I had a discussion last month with a Clinton-based journalist who asked me if it would be any different if the Clinton plan were to pump the water all the way to Clinton for use by a Clinton business. While the impact on Sterling would still be the same, if Nestle were to build a facility in Clinton and pull the water out of the ground there, as an entity with a facility in Clinton doing business in Clinton, I would say that the water would be used by one of Clinton's "inhabitants" and that use would probably be legal. But if the water is pulled by a business whose facility is in Sterling, with the water never entering Clinton, it is not being used by "Clinton and its inhabitants" and seems to me to an improper use.

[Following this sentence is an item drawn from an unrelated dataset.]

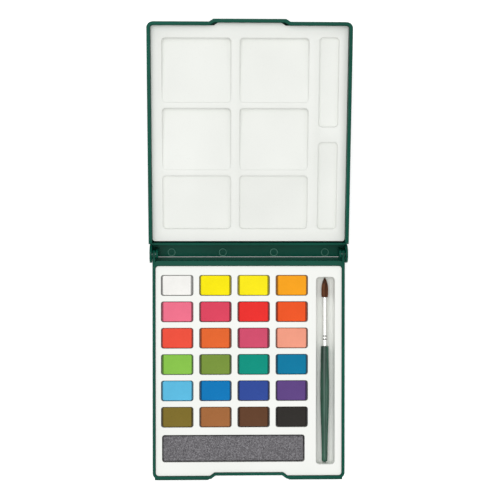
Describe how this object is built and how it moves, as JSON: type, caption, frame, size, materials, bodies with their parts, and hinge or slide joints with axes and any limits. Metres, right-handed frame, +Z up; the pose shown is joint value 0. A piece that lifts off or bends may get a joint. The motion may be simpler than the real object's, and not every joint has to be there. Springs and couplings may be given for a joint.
{
  "type": "watercolor pan set",
  "caption": "Hinged plastic watercolour case with loose pans of paint, a sponge, a short brush and a lift-out mixing palette in the lid.",
  "frame": {"origin": "centre of the tray's underside, on the table", "axes": "+X across the case towards the brush, +Y along the case towards the hinge and the open lid, +Z up"},
  "size_m": [0.1196, 0.2745, 0.0371],
  "materials": {
    "case_plastic": "moulded, glossy dark green",
    "insert_plastic": "moulded, satin white",
    "palette_plastic": "moulded, glossy white",
    "cup_plastic": "moulded, white",
    "pin_steel": "drawn wire",
    "sponge_foam": "open-cell foam, dry",
    "hair": "brown hair, dry",
    "ferrule_metal": "bright plated tube",
    "handle_lacquer": "dark green gloss lacquer",
    "paint_white": "dried watercolour, slightly satin",
    "paint_lemon_yellow": "dried watercolour, slightly satin",
    "paint_warm_yellow": "dried watercolour, slightly satin",
    "paint_golden_yellow": "dried watercolour, slightly satin",
    "paint_rose_pink": "dried watercolour, slightly satin",
    "paint_carmine": "dried watercolour, slightly satin",
    "paint_scarlet": "dried watercolour, slightly satin",
    "paint_orange_red": "dried watercolour, slightly satin",
    "paint_vermilion": "dried watercolour, slightly satin",
    "paint_orange": "dried watercolour, slightly satin",
    "paint_rose_madder": "dried watercolour, slightly satin",
    "paint_salmon": "dried watercolour, slightly satin",
    "paint_leaf_green": "dried watercolour, slightly satin",
    "paint_olive_green": "dried watercolour, slightly satin",
    "paint_viridian": "dried watercolour, slightly satin",
    "paint_turquoise": "dried watercolour, slightly satin",
    "paint_sky_blue": "dried watercolour, slightly satin",
    "paint_cerulean": "dried watercolour, slightly satin",
    "paint_ultramarine": "dried watercolour, slightly satin",
    "paint_violet": "dried watercolour, slightly satin",
    "paint_ochre": "dried watercolour, slightly satin",
    "paint_burnt_sienna": "dried watercolour, slightly satin",
    "paint_burnt_umber": "dried watercolour, slightly satin",
    "paint_black": "dried watercolour, slightly satin"
  },
  "bodies": {
    "tray": {"base_tray": "case_plastic", "paint_insert": "insert_plastic"},
    "lid": {"lid": "case_plastic", "hinge_pin_left": "pin_steel", "hinge_pin_right": "pin_steel"},
    "palette": {"mixing_palette": "palette_plastic"},
    "sponge": {"sponge": "sponge_foam"},
    "brush": {"brush_handle": "handle_lacquer", "brush_ferrule": "ferrule_metal", "brush_bristles": "hair"},
    "pan_white": {"cup_white": "cup_plastic", "paint_white": "paint_white"},
    "pan_lemon_yellow": {"cup_lemon_yellow": "cup_plastic", "paint_lemon_yellow": "paint_lemon_yellow"},
    "pan_warm_yellow": {"cup_warm_yellow": "cup_plastic", "paint_warm_yellow": "paint_warm_yellow"},
    "pan_golden_yellow": {"cup_golden_yellow": "cup_plastic", "paint_golden_yellow": "paint_golden_yellow"},
    "pan_rose_pink": {"cup_rose_pink": "cup_plastic", "paint_rose_pink": "paint_rose_pink"},
    "pan_carmine": {"cup_carmine": "cup_plastic", "paint_carmine": "paint_carmine"},
    "pan_scarlet": {"cup_scarlet": "cup_plastic", "paint_scarlet": "paint_scarlet"},
    "pan_orange_red": {"cup_orange_red": "cup_plastic", "paint_orange_red": "paint_orange_red"},
    "pan_vermilion": {"cup_vermilion": "cup_plastic", "paint_vermilion": "paint_vermilion"},
    "pan_orange": {"cup_orange": "cup_plastic", "paint_orange": "paint_orange"},
    "pan_rose_madder": {"cup_rose_madder": "cup_plastic", "paint_rose_madder": "paint_rose_madder"},
    "pan_salmon": {"cup_salmon": "cup_plastic", "paint_salmon": "paint_salmon"},
    "pan_leaf_green": {"cup_leaf_green": "cup_plastic", "paint_leaf_green": "paint_leaf_green"},
    "pan_olive_green": {"cup_olive_green": "cup_plastic", "paint_olive_green": "paint_olive_green"},
    "pan_viridian": {"cup_viridian": "cup_plastic", "paint_viridian": "paint_viridian"},
    "pan_turquoise": {"cup_turquoise": "cup_plastic", "paint_turquoise": "paint_turquoise"},
    "pan_sky_blue": {"cup_sky_blue": "cup_plastic", "paint_sky_blue": "paint_sky_blue"},
    "pan_cerulean": {"cup_cerulean": "cup_plastic", "paint_cerulean": "paint_cerulean"},
    "pan_ultramarine": {"cup_ultramarine": "cup_plastic", "paint_ultramarine": "paint_ultramarine"},
    "pan_violet": {"cup_violet": "cup_plastic", "paint_violet": "paint_violet"},
    "pan_ochre": {"cup_ochre": "cup_plastic", "paint_ochre": "paint_ochre"},
    "pan_burnt_sienna": {"cup_burnt_sienna": "cup_plastic", "paint_burnt_sienna": "paint_burnt_sienna"},
    "pan_burnt_umber": {"cup_burnt_umber": "cup_plastic", "paint_burnt_umber": "paint_burnt_umber"},
    "pan_black": {"cup_black": "cup_plastic", "paint_black": "paint_black"}
  },
  "joints": [
    {"name": "lid_hinge", "type": "hinge", "parent": "tray", "child": "lid", "pos_m": [0, 0.0694, 0.01154], "axis": [-1, 0, 0], "range_deg": [-170, 0]},
    {"name": "palette_lift", "type": "slide", "parent": "lid", "child": "palette", "axis": [0, -0.1736, 0.9848], "range_m": [0, 0.03]},
    {"name": "brush_lift", "type": "slide", "parent": "tray", "child": "brush", "axis": [0, 0, 1], "range_m": [0, 0.035]},
    {"name": "sponge_lift", "type": "slide", "parent": "tray", "child": "sponge", "axis": [0, 0, 1], "range_m": [0, 0.03]},
    {"name": "watercolour_pan_white_lift", "type": "slide", "parent": "tray", "child": "pan_white", "axis": [0, 0, 1], "range_m": [0, 0.025]},
    {"name": "watercolour_pan_lemon_yellow_lift", "type": "slide", "parent": "tray", "child": "pan_lemon_yellow", "axis": [0, 0, 1], "range_m": [0, 0.025]},
    {"name": "watercolour_pan_warm_yellow_lift", "type": "slide", "parent": "tray", "child": "pan_warm_yellow", "axis": [0, 0, 1], "range_m": [0, 0.025]},
    {"name": "watercolour_pan_golden_yellow_lift", "type": "slide", "parent": "tray", "child": "pan_golden_yellow", "axis": [0, 0, 1], "range_m": [0, 0.025]},
    {"name": "watercolour_pan_rose_pink_lift", "type": "slide", "parent": "tray", "child": "pan_rose_pink", "axis": [0, 0, 1], "range_m": [0, 0.025]},
    {"name": "watercolour_pan_carmine_lift", "type": "slide", "parent": "tray", "child": "pan_carmine", "axis": [0, 0, 1], "range_m": [0, 0.025]},
    {"name": "watercolour_pan_scarlet_lift", "type": "slide", "parent": "tray", "child": "pan_scarlet", "axis": [0, 0, 1], "range_m": [0, 0.025]},
    {"name": "watercolour_pan_orange_red_lift", "type": "slide", "parent": "tray", "child": "pan_orange_red", "axis": [0, 0, 1], "range_m": [0, 0.025]},
    {"name": "watercolour_pan_vermilion_lift", "type": "slide", "parent": "tray", "child": "pan_vermilion", "axis": [0, 0, 1], "range_m": [0, 0.025]},
    {"name": "watercolour_pan_orange_lift", "type": "slide", "parent": "tray", "child": "pan_orange", "axis": [0, 0, 1], "range_m": [0, 0.025]},
    {"name": "watercolour_pan_rose_madder_lift", "type": "slide", "parent": "tray", "child": "pan_rose_madder", "axis": [0, 0, 1], "range_m": [0, 0.025]},
    {"name": "watercolour_pan_salmon_lift", "type": "slide", "parent": "tray", "child": "pan_salmon", "axis": [0, 0, 1], "range_m": [0, 0.025]},
    {"name": "watercolour_pan_leaf_green_lift", "type": "slide", "parent": "tray", "child": "pan_leaf_green", "axis": [0, 0, 1], "range_m": [0, 0.025]},
    {"name": "watercolour_pan_olive_green_lift", "type": "slide", "parent": "tray", "child": "pan_olive_green", "axis": [0, 0, 1], "range_m": [0, 0.025]},
    {"name": "watercolour_pan_viridian_lift", "type": "slide", "parent": "tray", "child": "pan_viridian", "axis": [0, 0, 1], "range_m": [0, 0.025]},
    {"name": "watercolour_pan_turquoise_lift", "type": "slide", "parent": "tray", "child": "pan_turquoise", "axis": [0, 0, 1], "range_m": [0, 0.025]},
    {"name": "watercolour_pan_sky_blue_lift", "type": "slide", "parent": "tray", "child": "pan_sky_blue", "axis": [0, 0, 1], "range_m": [0, 0.025]},
    {"name": "watercolour_pan_cerulean_lift", "type": "slide", "parent": "tray", "child": "pan_cerulean", "axis": [0, 0, 1], "range_m": [0, 0.025]},
    {"name": "watercolour_pan_ultramarine_lift", "type": "slide", "parent": "tray", "child": "pan_ultramarine", "axis": [0, 0, 1], "range_m": [0, 0.025]},
    {"name": "watercolour_pan_violet_lift", "type": "slide", "parent": "tray", "child": "pan_violet", "axis": [0, 0, 1], "range_m": [0, 0.025]},
    {"name": "watercolour_pan_ochre_lift", "type": "slide", "parent": "tray", "child": "pan_ochre", "axis": [0, 0, 1], "range_m": [0, 0.025]},
    {"name": "watercolour_pan_burnt_sienna_lift", "type": "slide", "parent": "tray", "child": "pan_burnt_sienna", "axis": [0, 0, 1], "range_m": [0, 0.025]},
    {"name": "watercolour_pan_burnt_umber_lift", "type": "slide", "parent": "tray", "child": "pan_burnt_umber", "axis": [0, 0, 1], "range_m": [0, 0.025]},
    {"name": "watercolour_pan_black_lift", "type": "slide", "parent": "tray", "child": "pan_black", "axis": [0, 0, 1], "range_m": [0, 0.025]}
  ]
}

I think Sterling has an excellent case if they were to try to fight the plan. Nestle knows this and isn't stupid, so they will attempt to cut a deal with Sterling where the town allows them to pump the water for some sort of mitigation (read: money) and the promise not to take them to court. But the town shouldn't entertain serious discussions with Nestle until they start the process of determining whether or not they can stop the project altogether. They certainly shouldn't start talking about a list of demands, financial considerations, etc. In fact, the town shouldn't be dancing with Nestle at all at this stage, since our disagreement over the use of the land is with the town of Clinton, not with Nestle.
This is where the "Concerned Citizens of Sterling" are threatening to get in the way.

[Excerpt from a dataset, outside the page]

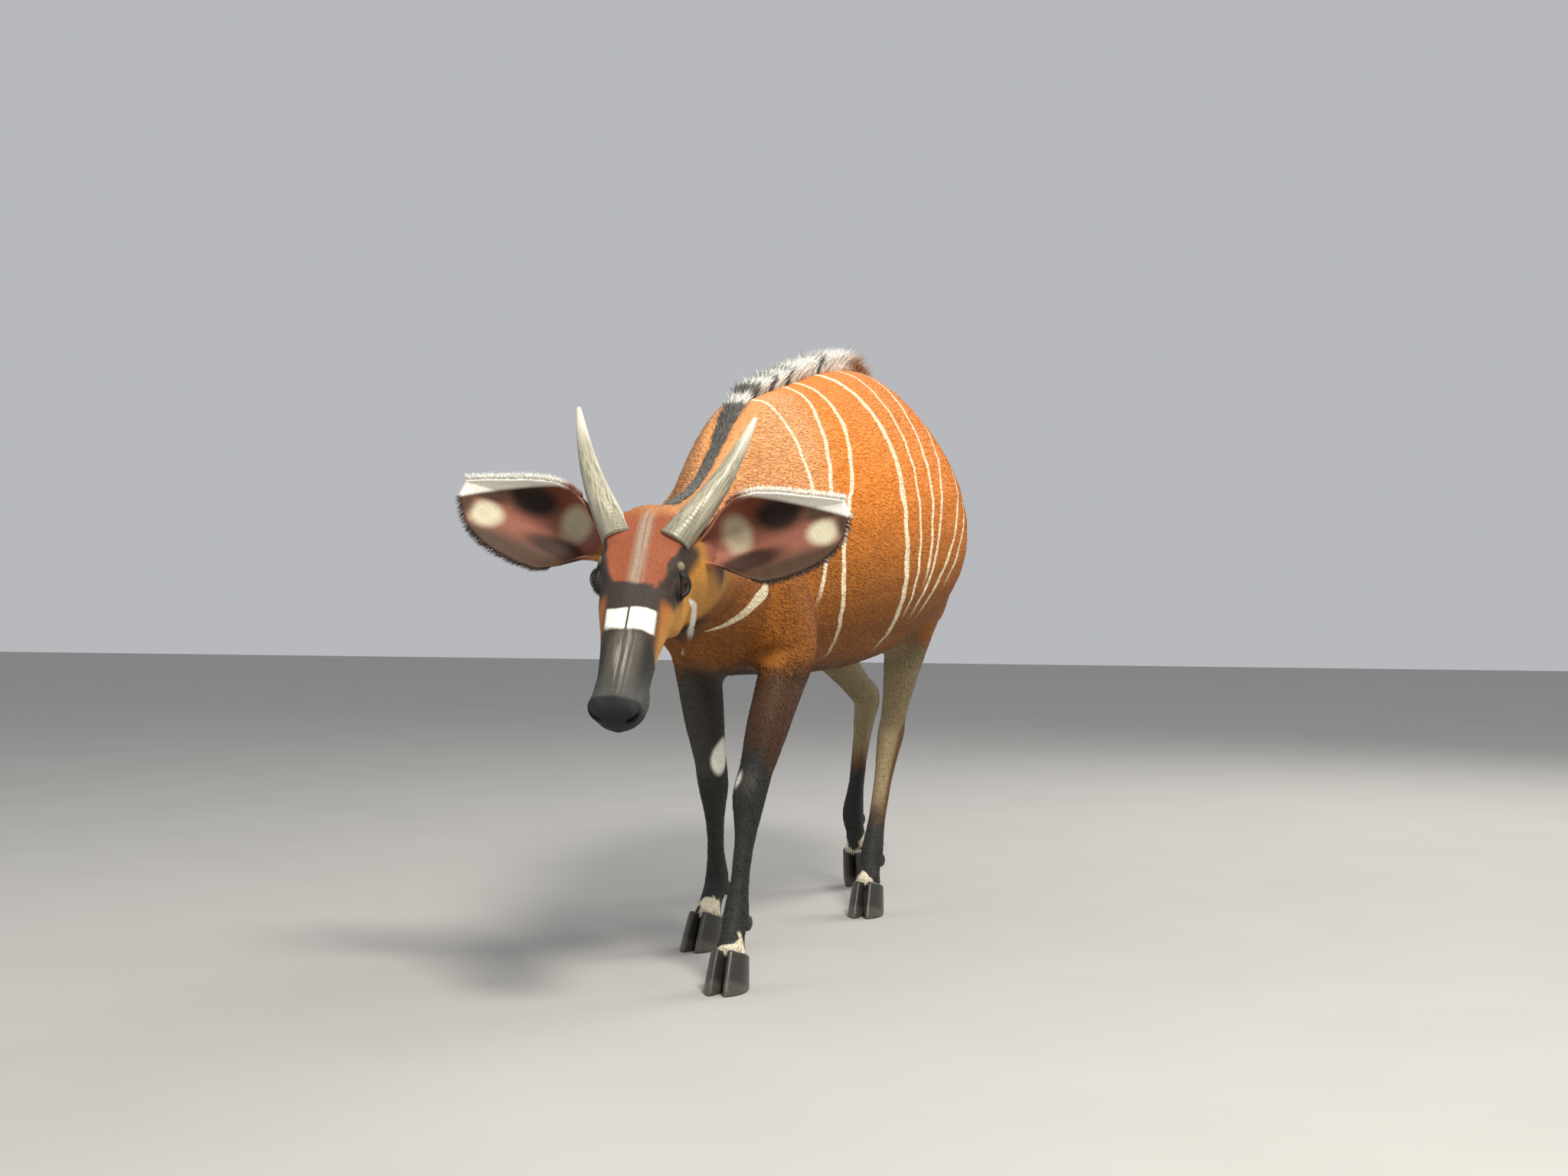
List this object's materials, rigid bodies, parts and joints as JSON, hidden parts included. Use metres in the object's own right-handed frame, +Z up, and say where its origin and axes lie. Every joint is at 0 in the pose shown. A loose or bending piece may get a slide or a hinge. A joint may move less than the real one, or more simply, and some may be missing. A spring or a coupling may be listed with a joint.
{
  "type": "bongo antelope",
  "caption": "Life-size still model of a young bongo antelope walking slowly, head lowered and turned to its left, with short straight horns, broad ears and a hair crest.",
  "frame": {"origin": "centre of the bounding box's base, on the floor between the hooves", "axes": "the animal faces -Y, its own left side is +X, +Z is up"},
  "size_m": [0.6084, 1.6832, 1.1373],
  "materials": {
    "coat": "short chestnut hair with narrow cream stripes",
    "leg": "short dark brown hair with pale patches",
    "ear": "short hair, pale rim",
    "horn": "grey horn with pale tips",
    "hoof": "smooth black horn",
    "eye": "wet and dark"
  },
  "bodies": {
    "root": {"head": "coat", "neck": "coat", "torso": "coat", "tail": "coat", "ear_left": "ear", "ear_right": "ear", "horn_left": "horn", "horn_right": "horn", "eye_left": "eye", "eye_right": "eye", "front_leg_left": "leg", "front_hoof_left_inner": "hoof", "front_dewclaw_left_inner": "hoof", "front_hoof_left_outer": "hoof", "front_dewclaw_left_outer": "hoof", "front_leg_right": "leg", "front_hoof_right_inner": "hoof", "front_dewclaw_right_inner": "hoof", "front_hoof_right_outer": "hoof", "front_dewclaw_right_outer": "hoof", "hind_leg_left": "leg", "hind_hoof_left_inner": "hoof", "hind_dewclaw_left_inner": "hoof", "hind_hoof_left_outer": "hoof", "hind_dewclaw_left_outer": "hoof", "hind_leg_right": "leg", "hind_hoof_right_inner": "hoof", "hind_dewclaw_right_inner": "hoof", "hind_hoof_right_outer": "hoof", "hind_dewclaw_right_outer": "hoof"}
  },
  "joints": []
}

At their meeting last week (which I regrettably was unable to attend), the Concerned Citizens unveiled their list of demands that Nestle should be required to meet in order to do business in Sterling. According to the Telegram & Gazette, they are:
Good Grief! This is where I lose patience with most advocacy groups. More often than not, it seems that groups like this one (and recently the anti-Wal Mart "Lancaster First") employ a kitchen sink strategy where they throw everything they can at the wall, no matter how outlandish, in hopes that they can get something to stick. When any advocacy group starts coming up with outlandish reasons to oppose a plan, they end up losing credibility and undermining what would otherwise be a noble cause. In this case, the "Concerned Citizens" list of demands are almost uniformly absurd. Let's break them down:
- That the water not be sold internationally because of a risk that international trade agreements could negate local control over the amount of water withdrawn from the reservoirs.

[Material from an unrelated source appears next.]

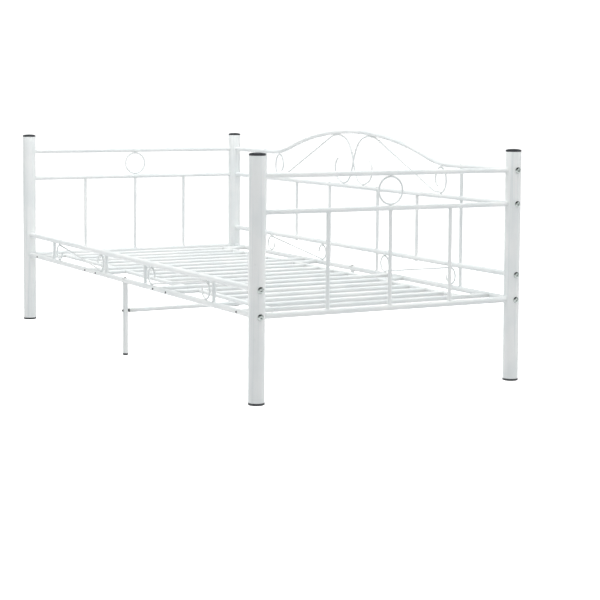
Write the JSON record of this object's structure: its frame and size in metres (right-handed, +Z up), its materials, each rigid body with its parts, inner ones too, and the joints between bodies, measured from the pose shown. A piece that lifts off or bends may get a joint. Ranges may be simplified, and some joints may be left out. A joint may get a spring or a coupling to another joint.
{
  "type": "daybed",
  "caption": "Single metal daybed: round corner posts with black caps, rail and spindle ends, a low scrolled front guard, an arched scrolled rear panel and slatted panels on a middle leg.",
  "frame": {"origin": "on the floor, below the middle of the bed", "axes": "+X along the bed's length towards its right end as seen from the front, +Y from the front guard towards the arched rear panel, +Z up"},
  "size_m": [2.068, 0.97, 0.783],
  "materials": {
    "white_powder_coat": "satin white powder coat on steel tube and wire",
    "black_plastic": "moulded black PE plastic, fine matt texture",
    "zinc_steel": "bright zinc-plated steel"
  },
  "bodies": {
    "root": {"post_front_left": "white_powder_coat", "post_cap_front_left": "black_plastic", "post_foot_front_left": "black_plastic", "post_front_right": "white_powder_coat", "post_cap_front_right": "black_plastic", "post_foot_front_right": "black_plastic", "post_rear_left": "white_powder_coat", "post_cap_rear_left": "black_plastic", "post_foot_rear_left": "black_plastic", "post_rear_right": "white_powder_coat", "post_cap_rear_right": "black_plastic", "post_foot_rear_right": "black_plastic", "end_left_top_rail": "white_powder_coat", "end_left_middle_rail": "white_powder_coat", "end_left_bottom_rail": "white_powder_coat", "end_left_spindle_front": "white_powder_coat", "end_left_spindle_centre": "white_powder_coat", "end_left_spindle_rear": "white_powder_coat", "end_left_ring": "white_powder_coat", "end_right_top_rail": "white_powder_coat", "end_right_middle_rail": "white_powder_coat", "end_right_bottom_rail": "white_powder_coat", "end_right_spindle_front": "white_powder_coat", "end_right_spindle_centre": "white_powder_coat", "end_right_spindle_rear": "white_powder_coat", "end_right_ring": "white_powder_coat", "front_base_rail": "white_powder_coat", "front_guard_rail": "white_powder_coat", "front_spindle_outer_left": "white_powder_coat", "front_spindle_inner_left": "white_powder_coat", "front_scroll_left": "white_powder_coat", "front_spindle_outer_right": "white_powder_coat", "front_spindle_inner_right": "white_powder_coat", "front_scroll_right": "white_powder_coat", "rear_crest_rail": "white_powder_coat", "rear_upper_rail": "white_powder_coat", "rear_guard_rail": "white_powder_coat", "rear_base_rail": "white_powder_coat", "rear_spindle_outer_left": "white_powder_coat", "rear_spindle_middle_left": "white_powder_coat", "rear_spindle_inner_left": "white_powder_coat", "rear_scroll_left": "white_powder_coat", "rear_spindle_outer_right": "white_powder_coat", "rear_spindle_middle_right": "white_powder_coat", "rear_spindle_inner_right": "white_powder_coat", "rear_scroll_right": "white_powder_coat", "rear_crest_scrolls": "white_powder_coat", "slat_panel_left": "white_powder_coat", "slat_panel_centre": "white_powder_coat", "slat_panel_right": "white_powder_coat", "middle_leg": "white_powder_coat", "middle_leg_foot": "black_plastic", "middle_brace": "white_powder_coat", "brace_end_collar": "black_plastic", "front_base_bolt_left": "zinc_steel", "front_guard_bolt_left": "zinc_steel", "front_base_bolt_right": "zinc_steel", "front_guard_bolt_right": "zinc_steel", "brace_bolt": "zinc_steel", "leg_bolt": "zinc_steel"}
  },
  "joints": []
}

- That water pumping be limited to between 7 a.m. and 7 p.m. weekdays, with no pumping on the weekends.
- That the company provide residents with irrevocable guarantees that if their well production is reduced by 30 percent or more, the company will replace the well.
- That the company buying water thoroughly repair the dams at Wekepeke before water extraction begins.
- That the company extracting and purchasing water give Sterling a one-time non-refundable payment of $5 million for Sterling’s agreement that the necessary permits be granted, plus 50 percent of the amount the company would pay Clinton.
That the water not be sold internationally because of a risk that international trade agreements could negate local control over the amount of water withdrawn from the reservoirs. Talk about a head-scratcher. Let's erect a sign at the town line stating "Welcome to Sterling, enforcer of international treaties and agreements." Perhaps the UN could rent out a storefront on Main Street to police these multinational corporations that want to bypass our laws. I can't think of a better way to say "hey, we're a bunch of amateurs here" than to make a demand based on "international trade agreement."
That water pumping be limited to between 7 a.m. and 7 p.m. weekdays, with no pumping on the weekends. First, the pumping isn't going to make a lot of noise out in the woods and essentially underground or in a concrete pump house, so limiting pumping hours doesn't seem to have any real effect on the quality of life among the Wekepeke's neighbors. I assume the point is to keep the trucks off of Route 12 except during these times. My father, who is much more in tune to the issues of real estate development having been a developer at one time, asked incredulously "Wouldn't they want the trucks to be running at night, since limiting them to the daytime would mean the traffic would be increased at the busiest time of the day." He makes a ton of sense.
That the company provide residents with irrevocable guarantees that if their well production is reduced by 30 percent or more, the company will replace the well. Nestle has stated that they will guarantee the health of the wells of abutters, having them spell this out more clearly makes some sense. I agree with the "Concerned Citizens" here, although Nestle might object to the specific terms outlined here.
That the company buying water thoroughly repair the dams at Wekepeke before water extraction begins. The upkeep of the dams is Clinton's responsibility, not Nestle's. Clinton has already stated that they will use some of the fees the claim from Nestle to repair the dams. I'm not sure we can dictate the timing of the repairs.
That the company extracting and purchasing water give Sterling a one-time non-refundable payment of $5 million for Sterling’s agreement that the necessary permits be granted, plus 50 percent of the amount the company would pay Clinton. The discussion of an exact sum of money completely undermines everything the Concerned Citizens claim to be for. It suggests that while they stand on principle, they would be willing to set those principles aside for a price. Notwithstanding that the sum of five million dollars is crazy. If I were Nestle and that was going to be the deal, why not just cut a check to Clinton for $4.9 million, buy the piece outright, and do business as a Sterling-based company. I'll bet we don't have bylaws that prohibit this sort of thing. (I realize that it is probably more complex than I've just made it sound and that's probably not a viable option). Were I Nestle, I'd see this demand either as proof that the Concerned Citizens are just posturing and have no intent of dealing with the company constructively, or that they are so out of touch that it's no use for Nestle to deal with them at all.
After everyone has had their say on Tuesday, the Selectmen should resolve to oppose the Nestle plan vigorously on the basis that it is likely not a permitted use, and they should implore the Concerned Citizens to stand down so that we can defeat the proposal the right way.